Citizens ballooned for years as private insurers fled Florida’s high-risk environment. By late 2023, it covered over 1.4 million policies becoming a safety net for homeowners who simply couldn’t find coverage anywhere else.
But now, things are changing. As of mid-2025, Citizens has dropped below 780,000 policies as you can see in the graph below, and could fall closer to 600,000 by year’s end. That’s nearly half of what it once was.

In other words, the Florida homeowners insurance market is finally showing signs of balance.
When Citizens’ policy count falls, it’s not leaving homeowners hanging. Those policies are moving back into the private market — and that’s exactly what a healthy insurance ecosystem looks like.
Since 2024, more than a dozen new carriers have been approved to write in Florida, and existing insurers are expanding their books. Some are even filing for modest rate decreases, which is something we haven’t seen in a long time.
This re-entry of private carriers means more competition, more options, and potentially better pricing for Florida homeowners insurance customers.
Here’s what I tell customers and regular readers to keep in mind:
* Shop around. Don’t assume Citizens is your only option. The private market for Florida homeowners insurance is reopening — explore it.
* Upgrade wisely. Roof improvements, impact windows, and wind-mitigation reports can make you eligible for private coverage or lower premiums. As a matter of fact, my Florida homeowners insurance policy went down a tad over $1000, or 24% after I installed impact windows throughout my home this summer.
* Review “takeout” offers carefully. If a private insurer offers to assume your Citizens policy, it might actually work in your favor now.
* Think beyond today. The next 6–12 months could reshape affordability, so budget for where premiums may head — not just where they are today.
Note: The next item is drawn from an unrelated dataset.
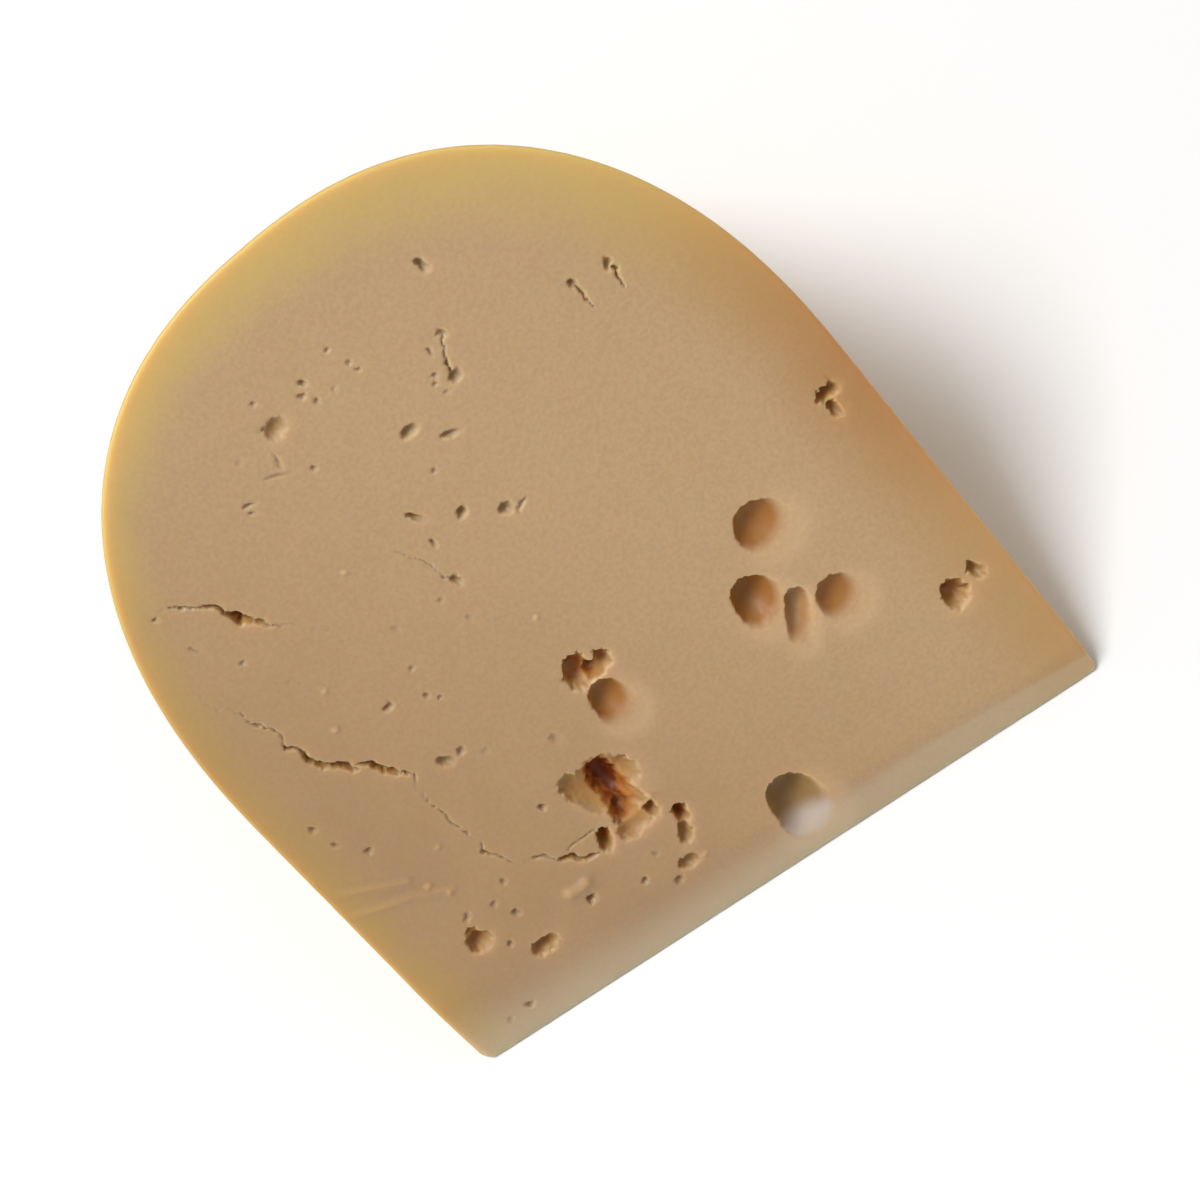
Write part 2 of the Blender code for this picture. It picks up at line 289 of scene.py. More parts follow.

Citizens’ shrinking footprint signals confidence returning to the private market. For years, Florida homeowners insurance headlines were bad news — insurer insolvencies, rate hikes, and coverage crises. But this trend hints at something different: stability on the horizon.
That doesn’t mean rates will tumble overnight, but the overall ecosystem is healing. For buyers, that could mean smoother closings and more predictable long-term costs.
The Florida homeowners insurance story is still unfolding, but right now, it’s leaning positive. Citizens’ retreat is a sign that the private market is regaining strength — and with more carriers, competition, and stability, homeowners could soon see real benefits.
So if you’re shopping for a home or already own one in the Sunshine State, track Citizens’ policy count the same way you track interest rates. It could shape what you pay, and how confident you feel about your investment in Florida.
(Top Photo: Cruising Historic Marina District last Saturday evening)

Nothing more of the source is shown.